The bank lifted its forecast for 2014 from the 5.1 percent projected earlier this year. The region was expected to grow 5.5 percent in 2015, up from a previous forecast of 5.2 percent, it said in its bi-annual 'Africa's Pulse' report.

Growth for this year is forecast at 4.9 percent, higher than last year's 4.2 percent. The figure is more than double the bank's 2.3 percent estimate for global growth in 2013, underscoring the attractiveness of the continent for investors.

But African countries could be vulnerable to declining commodity prices and the eventual tapering of the U.S. Federal Reserve's bond-buying stimulus, the organization said.

It cited a 2010 World Bank study suggesting that a 100-basis point increase in high-income country base interest rates is correlated with a 110- to 157-basis point rise in developing country yields.

"The implications of the increase in base rates are an increase in the cost of raising capital for developing countries, including those in Sub-Saharan Africa, with deleterious consequences on investment and growth," the report said.

Although strong export growth has also contributed to the region's economic advance, many countries are prone to major swings in their fortunes because they rely on a single commodity for more than 50 percent of export earnings.

"High dependence on one or a few commodities makes Africa's resource-rich countries vulnerable to sharp movements in prices of these commodities," said World Bank Africa economist Punam Chuhan-Pole, the report's author.

Foreign direct investment flows to Sub-Saharan Africa are expected to rise 24 percent to around $40 billion in 2013. Governments in the region, such as Ethiopia, Ghana, Nigeria and South Africa, have also increased spending on public investment, much of it geared towards transport and power infrastructure.

The report added that while sustained growth is necessary, it is not enough to reduce poverty significantly and nearly half of all Africans live in extreme poverty today.

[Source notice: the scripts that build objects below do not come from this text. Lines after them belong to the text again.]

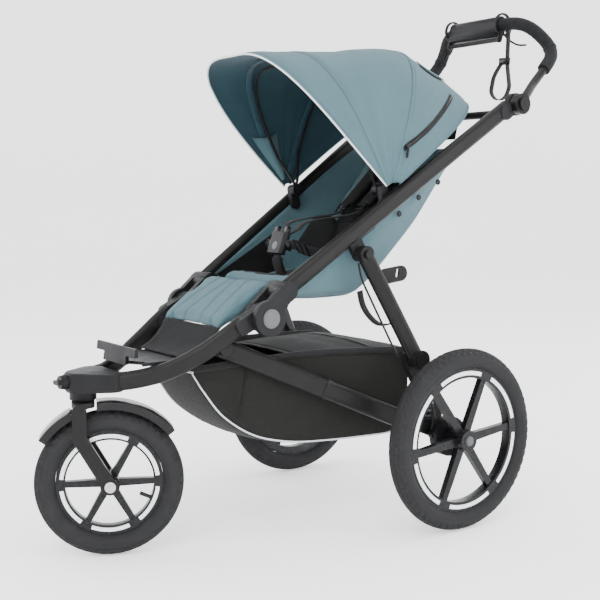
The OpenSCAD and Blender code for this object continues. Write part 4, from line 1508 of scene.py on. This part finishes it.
fine = 1
TURNED = math.radians(-24.7)
FRONT_AXIS = (math.cos(TURNED), math.sin(TURNED), 0)
FRONT_CENTRE = at(-math.sin(TURNED) * 50, -745 + math.cos(TURNED) * 50, 151)
tyre(
    "front_tyre_tread", "front_tyre", "front_wheel", FRONT_CENTRE, FRONT_AXIS, 0.151, 0.025, 0.108,
    400 // fine, 50
)
for s, tag in ((1, "left"), (-1, "right")):
    tyre(
        "rear_tyre_tread_" + tag, "rear_tyre_" + tag, "wheel_" + tag, at(316 * s, 0, 200), (s, 0, 0),
        0.200, 0.0235, 0.158, 520 // fine, 65
    )

# ---------------------------------------------------------------- wrist strap, straps, cables and small fittings

strap_down = [
    Vector(at(82, 368, 1134)), Vector(at(82, 368, 1112)), Vector(at(83, 366, 1082)),
    Vector(at(86, 363, 1050)), Vector(at(92, 361, 1020)), Vector(at(96, 360, 1000))
]
loop_mid = Vector(at(66, 359, 996))
strap_loop = [
    loop_mid + Vector((0.030 * math.cos(a), -0.001, 0.030 * math.sin(a)))
    for a in [math.radians(-15 - 30 * k) for k in range(6)]
]
strap_up = [
    Vector(at(37, 360, 1002)), Vector(at(42, 361, 1024)), Vector(at(54, 362, 1042)),
    Vector(at(66, 363, 1056))
]
wrist_line = curve(strap_down + strap_loop + strap_up, 2)
wrist = loft("wrist_strap_webbing", wrist_line, strap_section(0.014, 0.0024), (0, 1, 0), "webbing")
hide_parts("wrist_strap")
keeper = loft(
    "wrist_strap_keeper",
    [Vector(at(75, 363.4, 1052)), Vector(at(75, 363.6, 1060)), Vector(at(75.5, 363.8, 1069))],
    strap_section(0.036, 0.0068), (1, 0, -0.1), "gloss"
)
tab = loft(
    "wrist_strap_anchor",
    [Vector(at(82, 368, 1146)), Vector(at(82, 368, 1138)), Vector(at(82, 368, 1130))],
    strap_section(0.019, 0.006), (0, 1, 0), "gloss"
)
for o in (wrist, keeper, tab):
    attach(o, "handle")

# webbing from the seat tubes to the rear legs
LEG_ROUTE = [
    (214, -110, 455), (200, -118, 449), (180, -126, 450), (162, -134, 464), (151, -141, 482),
    (147, -146, 500), (146, -150, 521)
]
for s, tag in ((1, "left"), (-1, "right")):
    route = [Vector(at(x * s, y, z)) for x, y, z in LEG_ROUTE]
    o = strap("leg_strap_" + tag, route, 0.016, 0.003, (0, 1, 0.1))
    if s == 1:
        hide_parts("leg_straps")
    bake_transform(o)
    # three round snaps that hold the seat's cloth to the tube
    for k, (y, z) in enumerate(((-70, 690), (-18, 726), (34, 760))):
        c = Vector(at(s * (tube_inner(y) - 0.5), y, z))
        o = turned(
            f"snap_{tag}_{k}",
            [
                (0.0, 0.0004), (0.0, 0.0052), (0.0012, 0.0068), (0.0030, 0.0066), (0.0042, 0.0048),
                (0.0034, 0.0026), (0.0036, 0.0004)
            ],
            c, (s, 0, 0), "gloss", 24
        )
        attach(o, "upper_frame")
    # rubber collar at the foam grip's end, beside the knuckle
    for k, (p, q) in enumerate(((at(192, 397, 1082), at(178, 394, 1104)),)):
        p, q = Vector(p), Vector(q)
        d = (q - p).normalized()
        p = Vector((p.x * s, p.y, p.z))
        d = Vector((d.x * s, d.y, d.z))
        o = turned(
            f"grip_collar_{tag}",
            [
                (-0.004, 0.0104), (-0.004, 0.0158), (-0.002, 0.0168), (0.004, 0.0168), (0.006, 0.0158),
                (0.006, 0.0104)
            ],
            p, d, "rubber", 36
        )
        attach(o, "handle")
paint("handle_grip", "foam", edges=0)

# sheath of the brake cable, from the console's end to the bar
for s, tag in ((1, "left"), (-1, "right")):
    x0 = 64 if s == 1 else -112
    route = [
        Vector(at(x0, 372, 1128)), Vector(at(x0 + 14 * s, 378, 1112)),
        Vector(at(x0 + 34 * s, 386, 1100)), Vector(at(x0 + 56 * s, 392, 1098))
    ]
    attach(tube("console_cable_" + tag, route, 0.0025, "sheath", 5, n=10), "handle")

# coils of the rear suspension
for s, tag in ((1, "left"), (-1, "right")):
    turns, r, wire = 5.0, 0.009, 0.0016
    foot, head = Vector(at(246 * s, -29, 241.0)), Vector(at(246 * s, -35, 289.2))
    steps = 150
    line = []
    for k in range(steps + 1):
        t = k / steps
        rise = min(1.0, max(0.0, (t - 0.1) / 0.8))
        a = 2 * math.pi * turns * t
        line.append(foot + (head - foot) * rise + Vector((r * math.cos(a), r * math.sin(a), 0)))
    o = loft("coil_" + tag, line, round_section(wire, 8), (0, 0, 1), "dark_steel")
    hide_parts("spring_" + tag)
    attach(o, "chassis")
    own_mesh(o)

# ---------------------------------------------------------------- floor and light


def stage_floor():
    """One pale sheet: floor that curves up into a backdrop all the way round."""
    verts, faces = [], []
    steps, rings = 96, [
        (0.0, 0.0), (1.5, 0.0), (3.5, 0.0), (5.0, 0.0), (6.2, 0.12), (7.3, 0.7), (8.0, 1.9), (8.2, 3.6),
        (8.2, 6.0)
    ]
    for r, z in rings:
        verts += [
            (r * math.cos(2 * math.pi * i / steps), r * math.sin(2 * math.pi * i / steps), z)
            for i in range(steps)
        ]
    for k in range(len(rings) - 1):
        for i in range(steps):
            j = (i + 1) % steps
            faces.append((k * steps + i, k * steps + j, (k + 1) * steps + j, (k + 1) * steps + i))
    me = bpy.data.meshes.new("floor")
    me.from_pydata(verts, [], faces)
    me.polygons.foreach_set("use_smooth", [True] * len(me.polygons))
    g = Graph("pale_floor")
    g.set(
        Base_Color=g.ramp(g.noise(3.0, 3.0), [(0.3, (0.93, 0.93, 0.93)), (0.7, (0.95, 0.95, 0.95))]),
        Roughness=0.75, Specular_IOR_Level=0.2, Emission_Color=(1.0, 1.0, 1.0, 1.0),
        Emission_Strength=0.55
    )
    me.materials.append(g.mat)
    o = bpy.data.objects.new("floor", me)
    bpy.context.scene.collection.objects.link(o)


def lamp(name, place, aim, size, power):
    data = bpy.data.lights.new(name, "AREA")
    data.shape = "RECTANGLE"
    data.size, data.size_y = size
    data.energy = power
    o = bpy.data.objects.new(name, data)
    bpy.context.scene.collection.objects.link(o)
    o.location = place
    o.rotation_mode = "QUATERNION"
    o.rotation_quaternion = (Vector(aim) - Vector(place)).to_track_quat("-Z", "Y")


stage_floor()
lamp("key", (2.6, -2.8, 3.6), (0.0, 0.0, 0.5), (2.6, 2.6), 150.0)
lamp("fill", (-3.2, -2.2, 2.4), (0.0, 0.0, 0.5), (3.0, 3.0), 70.0)
lamp("rear", (0.5, 3.6, 3.0), (0.0, 0.0, 0.6), (3.0, 2.0), 90.0)
lamp("side", (3.4, 1.6, 1.6), (0.0, 0.1, 0.5), (1.6, 2.6), 60.0)
lamp("top", (0.0, 0.0, 4.6), (0.0, 0.0, 0.0), (3.4, 3.4), 90.0)
world = bpy.data.worlds.new("studio")
world.use_nodes = True
world.node_tree.nodes["Background"].inputs[0].default_value = (0.95, 0.97, 1.0, 1.0)
world.node_tree.nodes["Background"].inputs[1].default_value = 1.45
bpy.context.scene.world = world
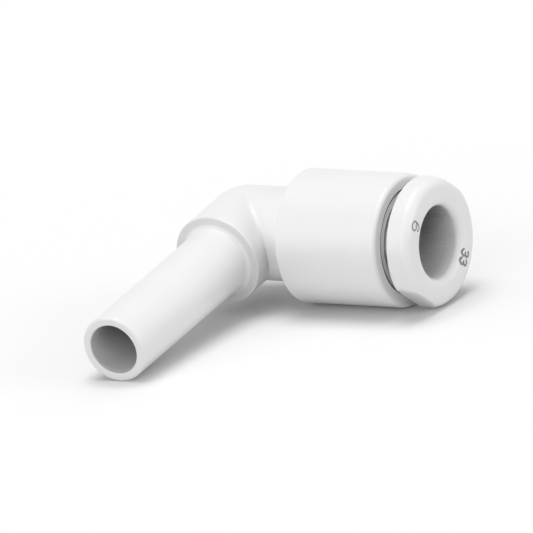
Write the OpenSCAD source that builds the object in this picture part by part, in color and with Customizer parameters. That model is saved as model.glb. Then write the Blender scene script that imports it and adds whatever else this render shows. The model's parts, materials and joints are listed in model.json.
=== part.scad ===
// Push-in elbow: a plug stem at a right angle to a push-in socket, for one size of plastic tube.
// Millimetres. The socket's axis runs along +X. The stem runs along -Y and slopes down by the
// small angle at which the fitting rests: on the socket's barrel and on the tip of the stem.
// The origin is on the surface that it lies on, under the middle of its outline.

/* [Tube] */
// Outside diameter of the tube, and of the stem that plugs in as a tube does
tube_d = 6; // [5.9:0.05:6.1]
// Inside diameter of the tube, and of the passage behind the tube's stop
tube_bore_d = 4; // [3.5:0.1:4.2]
// Distance from the stem's axis to the face that stops the tube
tube_stop_x = 3; // [2.9:0.05:3.4]

/* [Stem] */
// Distance from the socket's axis to the tip of the stem
stem_reach = 23.33; // [18:0.5:30]
// Bore of the stem
stem_bore_d = 4.5; // [4:0.1:4.6]
// Distance from the socket's axis to the flat face where the stem leaves the elbow
collar_y = 5.6; // [5:0.1:8]
// Round on the tip's outer edge
stem_tip_round = 0.25; // [0.1:0.05:0.5]
// Round on the edge of the stem's bore
stem_bore_round = 0.1; // [0.05:0.01:0.2]
// Hollow fillet at the stem's root
stem_root_fillet = 0.5; // [0.2:0.05:0.6]
// How far the stem's bore runs past the socket's axis
stem_bore_past = 2; // [1.5:0.1:2.2]

/* [Elbow] */
// Diameter of both arms of the elbow and of the ball at its corner
arm_d = 8.06; // [7.8:0.1:9]
// Round on the edge of the face that the stem leaves
collar_round = 0.12; // [0.05:0.01:0.3]

/* [Socket] */
// Outside diameter of the socket's barrel
barrel_d = 11.47; // [11.2:0.05:12.5]
// Where the barrel begins, from the stem's axis
barrel_x = 6.05; // [5.8:0.05:6.3]
// Where the barrel's mouth lies, from the stem's axis
mouth_x = 16.05; // [15.9:0.05:16.2]
// Round on the barrel's edge at the elbow
barrel_back_round = 0.15; // [0.1:0.05:0.5]
// Round on the barrel's edge at the mouth
mouth_round = 0.4; // [0.2:0.05:0.6]
// Diameter of the chamber that holds the seal and the grip
chamber_d = 9.2; // [9.1:0.05:9.4]
// Radial clearance round the tube in its seat
seat_clearance = 0.05; // [0.03:0.01:0.08]
// Lead-in that guides the tube from the chamber into its seat
seat_lead = 0.35; // [0.2:0.05:0.5]
// Bevel on the mouth's inner edge and on the guide's outer edge
joint_bevel = 0.1; // [0.05:0.01:0.15]

/* [Seal] */
// Length of the seal
seal_len = 1.95; // [1.7:0.05:2.1]
// Room between the seal and the collet
seal_play = 0.3; // [0.2:0.05:0.4]
// Depth of the groove between the seal's two lips
seal_groove_depth = 1.1; // [0.8:0.1:1.3]
// Width of the groove at its bottom
seal_groove_w = 0.3; // [0.2:0.05:0.5]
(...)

Although this could fall to between 16 percent and 30 percent by 2030, the continent would still be home to the majority of the world's poor.

To accelerate poverty reduction, Africa will need to sustain healthy GDP per capita growth, "both by stimulating expansion of the economy and by dampening the rate of expansion of its population," which is growing by 2.7 percent a year.

 

However, data on poverty in many countries are unreliable, underscoring the need to strengthen Africa's statistical systems, the multilateral lender noted.